> Task directions
Reproduce the entries shown below only from the line with "turned(tyre(), side, y_side, angle))" down to the line with "bpy.context.scene.collection.objects.link(empty)", keeping both end lines and copying each one exactly.
:::
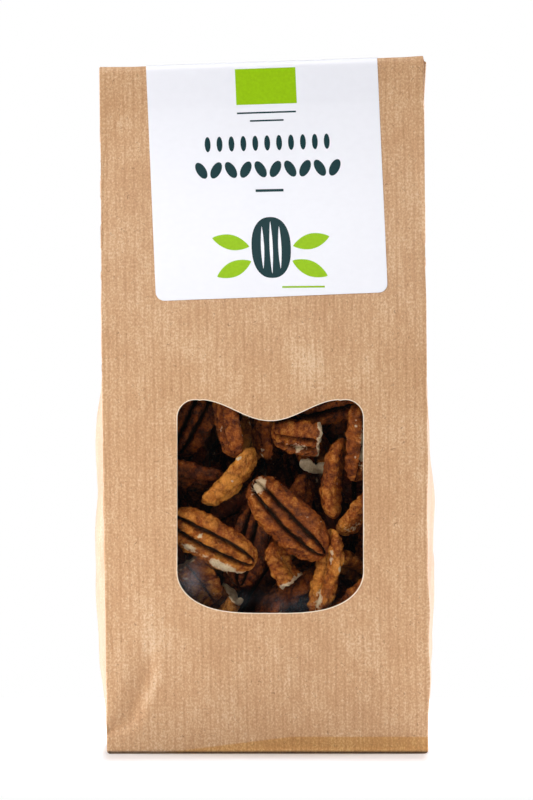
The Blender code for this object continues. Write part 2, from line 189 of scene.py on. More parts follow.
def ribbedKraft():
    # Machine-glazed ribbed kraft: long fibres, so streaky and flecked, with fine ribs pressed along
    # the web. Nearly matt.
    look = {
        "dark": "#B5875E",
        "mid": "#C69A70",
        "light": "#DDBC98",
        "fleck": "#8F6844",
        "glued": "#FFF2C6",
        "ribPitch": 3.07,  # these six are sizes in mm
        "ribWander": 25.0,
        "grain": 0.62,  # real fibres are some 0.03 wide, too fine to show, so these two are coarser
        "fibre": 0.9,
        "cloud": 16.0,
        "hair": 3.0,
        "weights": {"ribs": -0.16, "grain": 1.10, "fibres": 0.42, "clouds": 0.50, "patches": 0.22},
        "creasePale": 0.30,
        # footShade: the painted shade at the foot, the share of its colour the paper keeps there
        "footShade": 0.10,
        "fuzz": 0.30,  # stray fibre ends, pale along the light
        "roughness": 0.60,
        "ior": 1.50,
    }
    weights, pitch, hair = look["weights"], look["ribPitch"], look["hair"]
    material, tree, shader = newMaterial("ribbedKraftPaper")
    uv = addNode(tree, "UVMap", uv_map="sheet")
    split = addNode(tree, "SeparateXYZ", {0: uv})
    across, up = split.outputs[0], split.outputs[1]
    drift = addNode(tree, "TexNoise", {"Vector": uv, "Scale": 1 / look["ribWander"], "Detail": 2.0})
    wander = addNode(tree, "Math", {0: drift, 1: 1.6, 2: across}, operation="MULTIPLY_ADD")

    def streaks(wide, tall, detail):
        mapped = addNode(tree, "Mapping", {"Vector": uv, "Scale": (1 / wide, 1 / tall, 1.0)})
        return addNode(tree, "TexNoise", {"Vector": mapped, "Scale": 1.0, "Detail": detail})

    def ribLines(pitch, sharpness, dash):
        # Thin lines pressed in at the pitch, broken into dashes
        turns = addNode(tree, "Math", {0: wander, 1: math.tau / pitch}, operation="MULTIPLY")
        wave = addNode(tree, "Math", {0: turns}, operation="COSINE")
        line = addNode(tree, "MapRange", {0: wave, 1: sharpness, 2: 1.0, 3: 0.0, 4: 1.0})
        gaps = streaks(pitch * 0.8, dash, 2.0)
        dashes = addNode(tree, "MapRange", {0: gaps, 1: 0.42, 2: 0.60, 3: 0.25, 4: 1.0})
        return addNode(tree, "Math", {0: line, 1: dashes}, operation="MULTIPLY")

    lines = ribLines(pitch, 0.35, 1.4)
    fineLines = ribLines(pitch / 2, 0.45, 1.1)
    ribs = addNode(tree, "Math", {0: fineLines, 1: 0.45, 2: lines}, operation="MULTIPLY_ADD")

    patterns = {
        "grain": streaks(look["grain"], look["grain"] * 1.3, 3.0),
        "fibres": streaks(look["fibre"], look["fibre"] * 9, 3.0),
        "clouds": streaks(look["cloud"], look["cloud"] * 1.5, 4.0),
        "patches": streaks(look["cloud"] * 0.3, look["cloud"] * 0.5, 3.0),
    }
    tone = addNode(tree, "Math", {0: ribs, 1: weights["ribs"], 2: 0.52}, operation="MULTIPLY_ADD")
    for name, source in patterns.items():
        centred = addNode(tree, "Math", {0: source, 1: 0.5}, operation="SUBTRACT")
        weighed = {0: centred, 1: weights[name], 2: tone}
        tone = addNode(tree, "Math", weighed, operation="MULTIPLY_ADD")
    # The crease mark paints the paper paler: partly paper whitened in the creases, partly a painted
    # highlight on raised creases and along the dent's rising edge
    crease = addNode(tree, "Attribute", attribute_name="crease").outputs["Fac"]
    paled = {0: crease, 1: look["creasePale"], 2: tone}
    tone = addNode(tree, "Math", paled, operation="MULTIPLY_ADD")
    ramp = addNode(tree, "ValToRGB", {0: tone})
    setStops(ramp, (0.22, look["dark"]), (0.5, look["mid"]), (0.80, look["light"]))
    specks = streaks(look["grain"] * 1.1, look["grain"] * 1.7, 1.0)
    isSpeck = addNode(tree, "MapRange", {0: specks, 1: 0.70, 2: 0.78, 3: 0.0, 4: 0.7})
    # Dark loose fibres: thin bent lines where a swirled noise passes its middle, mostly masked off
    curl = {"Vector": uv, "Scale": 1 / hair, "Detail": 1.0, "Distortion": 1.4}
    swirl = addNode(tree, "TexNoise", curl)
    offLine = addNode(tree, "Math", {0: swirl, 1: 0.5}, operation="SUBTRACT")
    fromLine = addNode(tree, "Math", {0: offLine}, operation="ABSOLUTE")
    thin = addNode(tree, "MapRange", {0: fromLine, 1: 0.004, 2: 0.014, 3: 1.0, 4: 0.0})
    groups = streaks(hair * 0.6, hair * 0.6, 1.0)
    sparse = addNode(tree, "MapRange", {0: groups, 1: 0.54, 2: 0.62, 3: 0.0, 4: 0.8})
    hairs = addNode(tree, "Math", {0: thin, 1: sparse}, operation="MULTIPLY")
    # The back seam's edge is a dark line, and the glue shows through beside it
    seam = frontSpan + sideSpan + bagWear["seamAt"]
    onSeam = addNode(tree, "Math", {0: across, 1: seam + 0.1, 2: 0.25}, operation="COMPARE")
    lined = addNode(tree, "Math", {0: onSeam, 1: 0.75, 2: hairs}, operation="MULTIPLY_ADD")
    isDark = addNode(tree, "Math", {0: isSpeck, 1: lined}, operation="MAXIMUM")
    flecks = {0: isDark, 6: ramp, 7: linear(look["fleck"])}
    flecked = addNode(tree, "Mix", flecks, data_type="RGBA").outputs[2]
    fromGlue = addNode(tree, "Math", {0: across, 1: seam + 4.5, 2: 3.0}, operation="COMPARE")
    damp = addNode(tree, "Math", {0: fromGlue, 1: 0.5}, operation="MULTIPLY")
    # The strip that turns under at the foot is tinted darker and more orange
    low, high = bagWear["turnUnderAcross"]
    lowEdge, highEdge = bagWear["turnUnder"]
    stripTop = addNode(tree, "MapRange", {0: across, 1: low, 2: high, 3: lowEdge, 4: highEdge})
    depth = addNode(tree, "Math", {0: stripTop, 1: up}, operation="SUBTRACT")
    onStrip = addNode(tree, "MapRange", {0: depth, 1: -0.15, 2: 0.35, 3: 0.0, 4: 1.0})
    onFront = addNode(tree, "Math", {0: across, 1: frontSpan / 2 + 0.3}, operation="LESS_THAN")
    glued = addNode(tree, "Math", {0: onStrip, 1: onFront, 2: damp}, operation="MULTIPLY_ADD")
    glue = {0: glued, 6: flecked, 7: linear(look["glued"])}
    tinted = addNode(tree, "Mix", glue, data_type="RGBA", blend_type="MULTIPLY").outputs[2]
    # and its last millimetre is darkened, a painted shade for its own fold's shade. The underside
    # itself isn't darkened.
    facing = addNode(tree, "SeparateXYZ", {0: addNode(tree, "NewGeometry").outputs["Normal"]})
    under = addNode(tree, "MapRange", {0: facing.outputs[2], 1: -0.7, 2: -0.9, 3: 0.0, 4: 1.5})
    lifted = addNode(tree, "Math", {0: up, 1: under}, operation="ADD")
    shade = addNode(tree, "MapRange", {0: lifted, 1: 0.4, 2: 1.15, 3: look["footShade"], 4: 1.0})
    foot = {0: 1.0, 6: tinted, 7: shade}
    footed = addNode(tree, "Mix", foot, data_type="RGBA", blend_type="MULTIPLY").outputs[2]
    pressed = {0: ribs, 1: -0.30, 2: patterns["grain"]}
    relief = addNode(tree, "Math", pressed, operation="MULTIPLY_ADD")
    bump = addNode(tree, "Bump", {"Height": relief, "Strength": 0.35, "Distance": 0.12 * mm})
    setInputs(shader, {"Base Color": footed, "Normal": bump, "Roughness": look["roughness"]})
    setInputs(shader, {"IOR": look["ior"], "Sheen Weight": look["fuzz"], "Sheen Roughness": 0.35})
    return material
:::
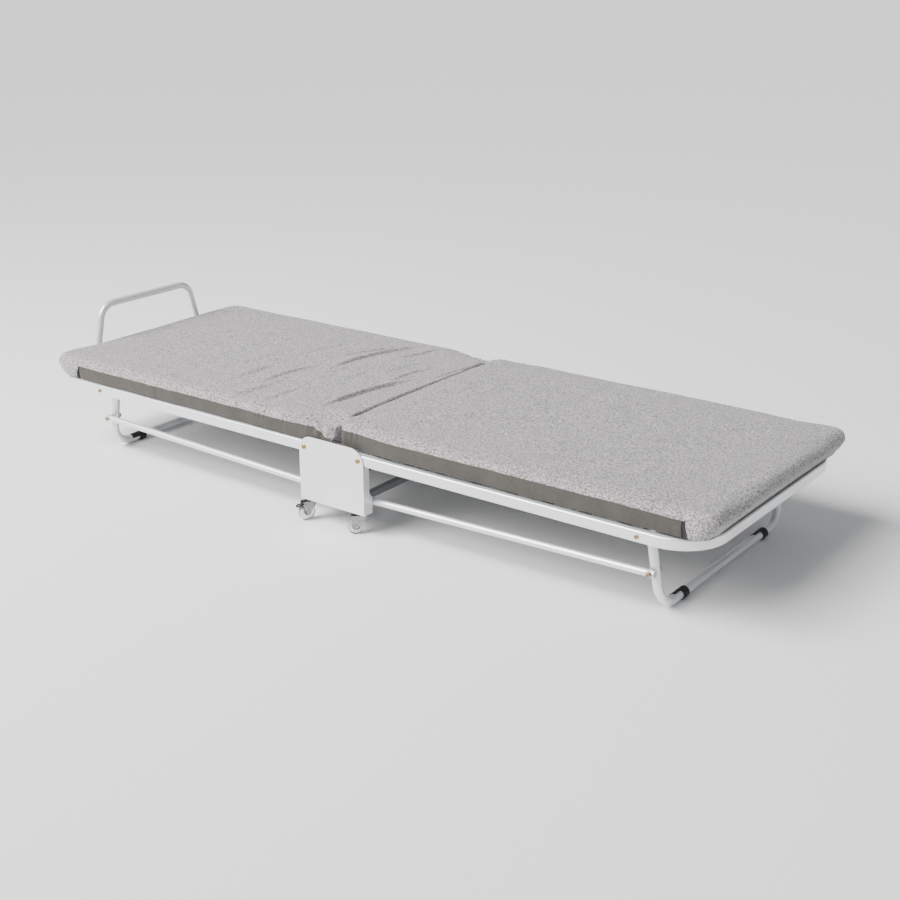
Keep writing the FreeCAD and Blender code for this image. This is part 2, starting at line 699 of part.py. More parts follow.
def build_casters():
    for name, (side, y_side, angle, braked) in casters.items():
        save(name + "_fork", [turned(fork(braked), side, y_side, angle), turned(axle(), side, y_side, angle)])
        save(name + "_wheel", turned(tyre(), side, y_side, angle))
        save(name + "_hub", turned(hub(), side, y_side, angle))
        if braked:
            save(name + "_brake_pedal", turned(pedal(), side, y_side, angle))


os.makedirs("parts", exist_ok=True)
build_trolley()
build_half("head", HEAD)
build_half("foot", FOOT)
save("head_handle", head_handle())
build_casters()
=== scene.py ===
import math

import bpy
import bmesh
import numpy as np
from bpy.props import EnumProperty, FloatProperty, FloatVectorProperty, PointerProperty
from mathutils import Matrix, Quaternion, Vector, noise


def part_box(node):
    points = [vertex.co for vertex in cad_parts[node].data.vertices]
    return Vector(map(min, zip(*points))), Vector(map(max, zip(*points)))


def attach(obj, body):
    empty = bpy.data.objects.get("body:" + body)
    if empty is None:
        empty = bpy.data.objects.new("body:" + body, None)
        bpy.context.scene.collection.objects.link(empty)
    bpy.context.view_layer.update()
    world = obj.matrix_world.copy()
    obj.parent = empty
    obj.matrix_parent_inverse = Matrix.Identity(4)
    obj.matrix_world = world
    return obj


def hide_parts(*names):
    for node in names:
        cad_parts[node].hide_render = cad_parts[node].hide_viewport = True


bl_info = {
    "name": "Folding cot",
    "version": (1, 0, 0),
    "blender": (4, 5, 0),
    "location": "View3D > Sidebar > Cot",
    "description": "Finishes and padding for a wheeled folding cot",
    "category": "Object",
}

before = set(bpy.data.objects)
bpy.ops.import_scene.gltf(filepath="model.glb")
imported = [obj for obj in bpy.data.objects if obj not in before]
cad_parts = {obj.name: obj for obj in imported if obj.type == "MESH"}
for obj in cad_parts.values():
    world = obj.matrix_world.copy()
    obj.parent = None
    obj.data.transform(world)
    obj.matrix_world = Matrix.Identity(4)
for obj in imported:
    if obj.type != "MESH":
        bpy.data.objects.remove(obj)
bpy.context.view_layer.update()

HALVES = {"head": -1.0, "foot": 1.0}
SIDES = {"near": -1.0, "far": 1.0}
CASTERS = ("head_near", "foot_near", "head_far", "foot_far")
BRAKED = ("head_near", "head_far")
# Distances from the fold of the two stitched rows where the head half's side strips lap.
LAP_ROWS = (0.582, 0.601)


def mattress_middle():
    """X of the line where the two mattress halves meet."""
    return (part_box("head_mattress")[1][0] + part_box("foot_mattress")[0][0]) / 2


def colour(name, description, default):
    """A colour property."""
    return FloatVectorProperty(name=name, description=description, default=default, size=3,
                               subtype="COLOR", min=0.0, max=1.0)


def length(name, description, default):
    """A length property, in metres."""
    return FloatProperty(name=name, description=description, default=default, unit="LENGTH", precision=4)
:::
> Task response
        save(name + "_wheel", turned(tyre(), side, y_side, angle))
        save(name + "_hub", turned(hub(), side, y_side, angle))
        if braked:
            save(name + "_brake_pedal", turned(pedal(), side, y_side, angle))


os.makedirs("parts", exist_ok=True)
build_trolley()
build_half("head", HEAD)
build_half("foot", FOOT)
save("head_handle", head_handle())
build_casters()
=== scene.py ===
import math

import bpy
import bmesh
import numpy as np
from bpy.props import EnumProperty, FloatProperty, FloatVectorProperty, PointerProperty
from mathutils import Matrix, Quaternion, Vector, noise


def part_box(node):
    points = [vertex.co for vertex in cad_parts[node].data.vertices]
    return Vector(map(min, zip(*points))), Vector(map(max, zip(*points)))


def attach(obj, body):
    empty = bpy.data.objects.get("body:" + body)
    if empty is None:
        empty = bpy.data.objects.new("body:" + body, None)
        bpy.context.scene.collection.objects.link(empty)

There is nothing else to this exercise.